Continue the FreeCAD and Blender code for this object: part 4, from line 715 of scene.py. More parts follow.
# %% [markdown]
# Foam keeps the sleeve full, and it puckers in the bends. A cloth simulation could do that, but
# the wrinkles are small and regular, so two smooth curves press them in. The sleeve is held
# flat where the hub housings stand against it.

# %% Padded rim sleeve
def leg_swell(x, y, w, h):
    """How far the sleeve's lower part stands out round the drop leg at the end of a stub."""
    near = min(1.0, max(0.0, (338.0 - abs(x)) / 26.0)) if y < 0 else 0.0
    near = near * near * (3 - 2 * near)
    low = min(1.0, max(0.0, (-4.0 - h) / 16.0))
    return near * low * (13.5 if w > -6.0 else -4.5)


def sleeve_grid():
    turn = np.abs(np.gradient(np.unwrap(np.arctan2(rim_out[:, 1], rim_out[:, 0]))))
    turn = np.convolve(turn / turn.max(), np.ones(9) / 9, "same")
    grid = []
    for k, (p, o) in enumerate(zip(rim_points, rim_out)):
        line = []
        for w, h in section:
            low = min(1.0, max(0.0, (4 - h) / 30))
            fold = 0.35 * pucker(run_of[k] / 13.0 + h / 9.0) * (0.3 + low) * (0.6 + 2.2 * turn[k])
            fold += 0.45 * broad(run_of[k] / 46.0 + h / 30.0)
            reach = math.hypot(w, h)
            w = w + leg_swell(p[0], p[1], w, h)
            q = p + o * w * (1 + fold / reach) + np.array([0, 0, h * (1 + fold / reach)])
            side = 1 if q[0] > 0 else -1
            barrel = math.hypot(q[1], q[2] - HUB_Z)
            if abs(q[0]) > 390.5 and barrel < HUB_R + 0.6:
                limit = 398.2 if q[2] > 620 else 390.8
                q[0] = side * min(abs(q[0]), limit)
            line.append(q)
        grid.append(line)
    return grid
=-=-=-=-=
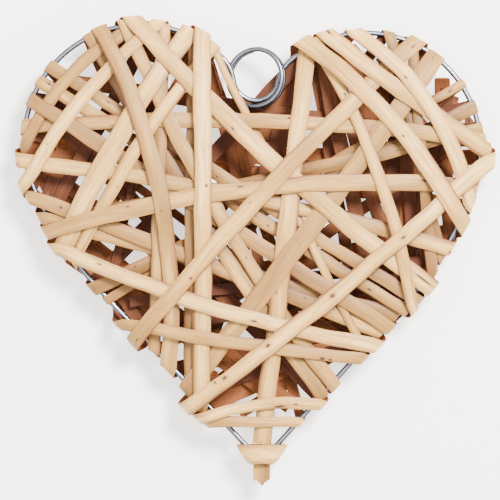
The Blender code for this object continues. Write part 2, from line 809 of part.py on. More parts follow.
=-=-=-=-=
■ Brief ■
Quote exactly the lines running from the line with "Continue the FreeCAD" through the line with "# flat where", both ends included, and nothing more.

■ Solved problem ■
Continue the FreeCAD and Blender code for this object: part 4, from line 715 of scene.py. More parts follow.
# %% [markdown]
# Foam keeps the sleeve full, and it puckers in the bends. A cloth simulation could do that, but
# the wrinkles are small and regular, so two smooth curves press them in. The sleeve is held
# flat where the hub housings stand against it.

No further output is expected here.